HE WILL BECOME AFFECTIONATE WITH YOU FOR SURE, HE NEEDS A PARTNER.
JUST DON'T LET HIM HARASS YOU. LOL


----------



## Jay3 (May 4, 2008)

Quazar said:


> I wonder if she was actually maybe unwell ?
> Lack of wanting to mate, and no eggs ?
> Maybe the male sensed this and thats why he turned on her ?


Mates don't normally do that though.


----------



## Lefty07 (Dec 30, 2009)

*Taming*

I think your single dove will become friendlier over time. Once his hormones calm down he will be looking for a friend and you can be there for him. Try hand-feeding him treat food when you let him out and just hanging out in the room with him. 

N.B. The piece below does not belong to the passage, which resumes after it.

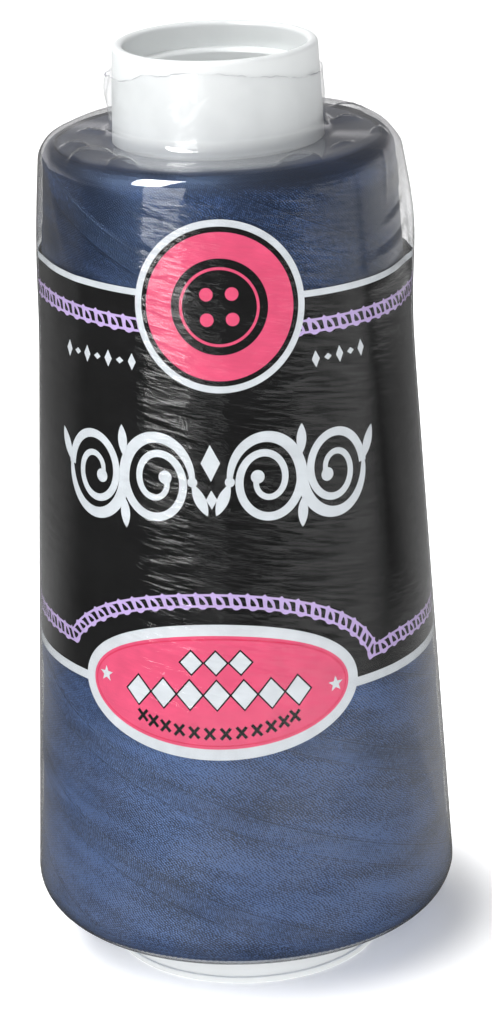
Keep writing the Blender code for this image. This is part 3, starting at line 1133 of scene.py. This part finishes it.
def make_border(name, points, lavender, black):
    """Prints one stitched border along its points: the lavender ground and the black gaps in it."""
    radius = points[-1][0] / math.pi
    path, length = along_border(points, radius)
    count = round(length / STITCH_PITCH)
    pitch = length / count
    ground = border(path, pitch, count, DEPTH_STITCH)
    gaps = windows(path, pitch, count, DEPTH_WINDOW)
    for piece_name, bm, material in [(name, ground, lavender), (name + "_gaps", gaps, black)]:
        turn_outwards(bm)
        finish(piece_name, bm, material, wall=INK)


# ---- the film ----

def neck_edge(angle):
    """The height of the film's torn edge on the neck."""
    turn = math.radians(angle)
    rise = 0.06 * math.sin(13 * turn) + 0.05 * math.sin(31 * turn + 1.0) + 0.05 * math.sin(57 * turn)
    for middle, spread, crest in EDGE_RISES:
        rise += crest * near(angle, middle, spread)
    return EDGE_HEIGHT + rise * MM


# Tucks on the shoulder: the two ends of each (x, y in mm), how far its crest bows away from the axis's
# front side (mm), and how far it stands up (mm). The film falls slowly in front of the crest.
SHOULDER_TUCKS = [
    (-19.6, -7.6, -15.4, -7.9, 3.2, 0.60),
    (-18.9, -12.8, -11.9, -13.0, 4.2, 0.80),
    (-13.9, -17.2, -9.4, -17.8, 3.4, 0.62),
    (6.6, -19.6, 12.8, -17.4, 3.4, 0.62),
    (13.4, -12.0, 16.6, -10.0, 1.2, 0.30),
    (18.6, -5.0, 20.8, -3.6, 2.0, 0.50),
    (-17.5, 1.0, -13.6, -1.2, 1.6, 0.50),
    (13.4, -0.5, 18.0, 1.5, 2.4, 0.60),
    (14.0, 8.0, 19.0, 7.0, 2.0, 0.40),
    (-4.0, 18.0, 4.0, 18.6, 1.6, 0.25),
    (-14.0, 12.5, -8.0, 16.0, 1.6, 0.20),
]
TUCK_BEHIND = 0.34
TUCK_FALL = 1.7


def shoulder_lift(place):
    """How far the shoulder's film stands up: low swells, and tucks with an arched crest."""
    x, y = place.x / MM, place.y / MM
    turn = math.radians(angle_of(place))
    lift = 0.05 * math.sin(7 * turn) + 0.04 * math.sin(11 * turn + 2.0)
    lift += 0.22 * soft_step(-1.0, 1.0, math.cos(turn - math.radians(139.0)) * 4.0 - 2.9)
    for left, left_y, right, right_y, bow, rise in SHOULDER_TUCKS:
        share = (x - left) / (right - left)
        if not 0.0 < share < 1.0:
            continue
        fade = 4.0 * share * (1.0 - share)
        chord = left_y + (right_y - left_y) * share
        in_front = chord + bow * fade - y
        if in_front >= 0.0:
            fall = max(0.0, 1.0 - in_front / (bow * fade + 0.4))
            lift += rise * fade * fall ** TUCK_FALL
        else:
            lift += rise * fade * math.exp(-(in_front / TUCK_BEHIND) ** 2)
    return lift * MM


# The neck's creases, given as the side's are
NECK_CREASES = [
    (-88, 114.8, 5, 2.6, 1.6, 0.75),
    (-100, 113.0, -12, 2.6, 1.4, 0.5),
    (76, 114.6, -20, 2.4, 1.2, 0.4),
    (142, 114.6, 15, 2.0, 2.0, 0.6),
    (200, 113.6, -10, 2.4, 2.0, 0.5),
    (-17, 114.3, 15, 0.9, 0.35, 0.20),
    (-25, 115.6, 72, 1.5, 0.32, 0.17),
    (-19, 112.3, 78, 1.3, 0.30, 0.18),
    (-29, 114.2, 64, 1.6, 0.4, 0.12),
    (-11, 113.2, 66, 1.8, 0.3, 0.16),
    (-8, 112.2, 72, 2.0, 0.35, 0.14),
    (-4, 115.4, 50, 1.8, 0.35, 0.12),
    (3, 114.2, 62, 2.4, 0.3, 0.10),
    (10, 113.0, -58, 2.2, 0.3, 0.10),
    (-30, 112.4, 74, 1.8, 0.4, 0.10),
]


def neck_lift(angle, z):
    """How far the film stands off the neck."""
    lift = 0.03 * math.sin(9 * math.radians(angle) + 0.6 * z / MM) + 0.03
    return (lift + creased(NECK_CREASES, angle, z, tube_radius(z))) * MM


def film_section():
    """The film's outer face before it stands off anywhere: tuck, lower round, side, shoulder, cove, neck."""
    centre = SIDE_LOW_RADIUS - LOWER_ROUND
    neck_radius = tube_radius(COVE_TOP) + NECK_CLING
    cove_centre = neck_radius + COVE
    tuck = [(centre - TUCK, UNDERSIDE), (centre - TUCK / 2, UNDERSIDE)]
    lower = arc(centre, SIDE_LOW, LOWER_ROUND, SIDE_LOW - UNDERSIDE, -90, 0, 12)
    rows = [*between(SIDE_LOW, FINE_ROWS, 34), *between(FINE_ROWS, SIDE_TOP, 38)]
    side = [(side_radius(z), z) for z in rows]
    upper = arc(side_radius(SIDE_TOP) - UPPER_ROUND, SIDE_TOP, UPPER_ROUND, UPPER_ROUND, 0, 90, 10)
    shoulder = [(r, SHOULDER) for r in between(upper[-1][0], cove_centre, 22)]
    cove = arc(cove_centre, COVE_TOP, COVE, COVE, 270, 180, 8)
    neck_heights = [*between(COVE_TOP, EDGE_HEIGHT, 22), EDGE_HEIGHT]
    neck = [(tube_radius(z) + NECK_CLING, z) for z in neck_heights]
    return [*tuck, *lower, *side, *upper, *shoulder, *cove, *neck]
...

If you ever can't provide him ernough time, consider a second dove in another cage - but let them out together during playtime.


----------



## LuaMoon (Feb 22, 2012)

Dear "Krys"

If it's any consolation, I just separated my birds right now and I probably wouldn't have done it if I hadn't read this thread.

I have two doves, and the male (Chicken) has a very bad inoperable tumor. He will probably not be with us much longer. 

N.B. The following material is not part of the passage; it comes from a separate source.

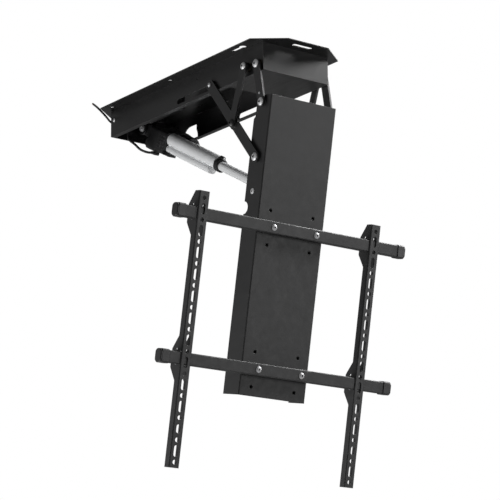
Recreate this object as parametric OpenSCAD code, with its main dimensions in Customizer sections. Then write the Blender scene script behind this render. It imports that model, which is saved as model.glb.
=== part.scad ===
// Motorised flip-down ceiling mount for a flat screen, shown fully lowered.
// Origin: centre of the face that lies against the ceiling. X is the width, -Y is the
// front, where the screen looks, and +Z is up. All lengths are in millimetres.

/* [Ceiling box] */
// Length of the box, front wall to rear wall
box_l = 520; // [500:1:560]
// Width of the box over its side walls
box_w = 155; // [148:1:180]
// Height of the box from the ceiling to its lower edge
box_h = 56.5; // [55:0.5:58]
// Thickness of the box's folded sheet
wall_t = 2; // [1.5:0.1:2.4]
// Thickness of the plate against the ceiling
ceiling_t = 2; // [1.5:0.5:3]
// Width of the ceiling plate beyond each side wall
side_flange = 29; // [26:1:45]
// Length of the ceiling plate beyond the front and rear walls
end_flange = 41; // [32:1:55]
// Cut corner of the ceiling plate, measured across
corner_x = 59; // [30:1:64]
// Cut corner of the ceiling plate, measured along
corner_y = 45; // [20:1:60]
// Width of the inward lip at the foot of each side wall
lip_w = 8; // [5:0.5:12]
// Length of the cover under the front of the box
cover_l = 121; // [90:1:140]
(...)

Just today, the healthier, stronger female started bullying him every time he leaves his nest to try to eat or drink. So, all day today, I've been taking the girl out, letting Chicken eat, and then putting her back in when he went back to his nest. 

Like you, I didn't want to separate them anymore because I figured they might want to be together and I didn't want Chicken to be lonely during his final days.

Then I read this thread and decided, even though Chicken is going to be put to sleep soon, I certainly wouldn't want him to starve to death while he still has the incentive to eat and drink, so I put the second cage back together.

So, if that is any consolation, you probably just saved my dove from dying a horrible death (rather than a humane one!)

Thank you for sharing your story. Everyone here has made mistakes of some kind. Some fatal, some not. What's important is that we learn from mistakes. Even better if we can learn from someone else's so your bird didn't die in vain!  I hope it's okay to say that. But seriously, I probably wouldn't have separated them if I didn't read this, and Chicken looks more relaxed already.


----------



## KrysKritters (Dec 15, 2011)

Luamoon, 
THANK YOU SO MUCH for sharing your story! 

I am so glad that my dove's story could save another's life. You are right, we all make mistakes, even with the best of intentions, horrible things can happen. I am so glad that it helped you.

I will keep chicken in my thoughts. ((hugs))

*BTW, we call my male "chicken" as well.


----------



## LuaMoon (Feb 22, 2012)

That's crazy! Who knew there were two doves in the world named Chicken!? Thanks for the good wishes.


----------



## beatlemike (Nov 28, 2009)

I have had a couple of cocks like this also that would just not leave the hen alone. In one case I let them all out to loft fly and at the end of the day the hen never returned and never did return. i think she saw her chance of getting away from him for good and did just that. I dont think no hawk or wire got her because she was very fast and in good shape,I think she most likely went feral. After that I always separate the aggressive male if he doesnt show signs of stopping the behavior. Sometimes they do the same to other male birds in the loft also. Best to separate there also.


----------



## KrysKritters (Dec 15, 2011)

The weird thing was this pair lived happily for over a year with no issues and even raised 4 babies together (3 seperate clutches). If they showed agression from the start I would have seperated without hesitation but they were "bonded" and then one day decided they wanted a divorce. lol


----------



## beatlemike (Nov 28, 2009)

Yea they can be a puzzle. Sometimes I have removed a cock bird because he was brutal and continual beating another cock bird. Only to have the one that was victim turn around and be as aggresive as the one I removed.


----------